Last edited by wydopnthrtl; 05-29-2019 at 05:55 AM.
#11
When testing a battery, you will notice you have to select if the battery is installed or all by itself. When testing an installed battery, I think the tester makes some assumptions about how this will affect the test results. For giggles, I tested an older battery (on a different vehicle) using both modes. With the battery cables installed, and the appropriate mode selected on the tester, it showed something like 35% healthy and said to replace it. With the cables disconnected and the mode changed on the tester, it came back around 55%, which passed.

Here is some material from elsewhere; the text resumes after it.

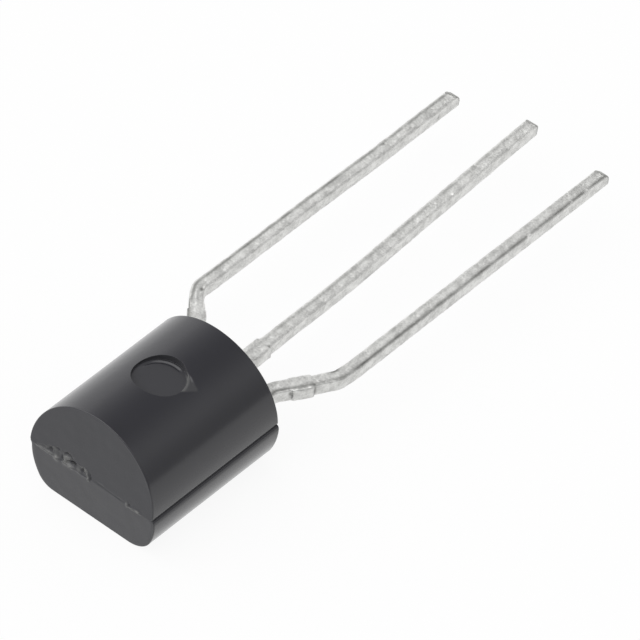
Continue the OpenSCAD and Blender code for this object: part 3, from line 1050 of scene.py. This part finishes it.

If this one example is accurate, I'd suggest doing the installed test first for simplicity (no need to undo the cables), but if it fails, test it disconnected for greater accuracy.
#13
I recently replaced my battery and got an Interstate battery, group 49 is the proper one, for my S Type, they keep their batteries charged up, most places don't. The one I replaced was probably the original Jaguar battery. Sixteen years was pretty good service from it. My voltage was barely 12 volts like yours, but was also making the computers senile, setting off faults and finally the gauges were going all over the place and the car wouldn't turn over. With a new battery and going through the reset procedures in the owner's manual, repair manual and those mentioned here, it drives like a new car, well almost. If you need I can give the specifics. Drive the car for about 300 miles before using the S button to help the car relearn it's parameters too.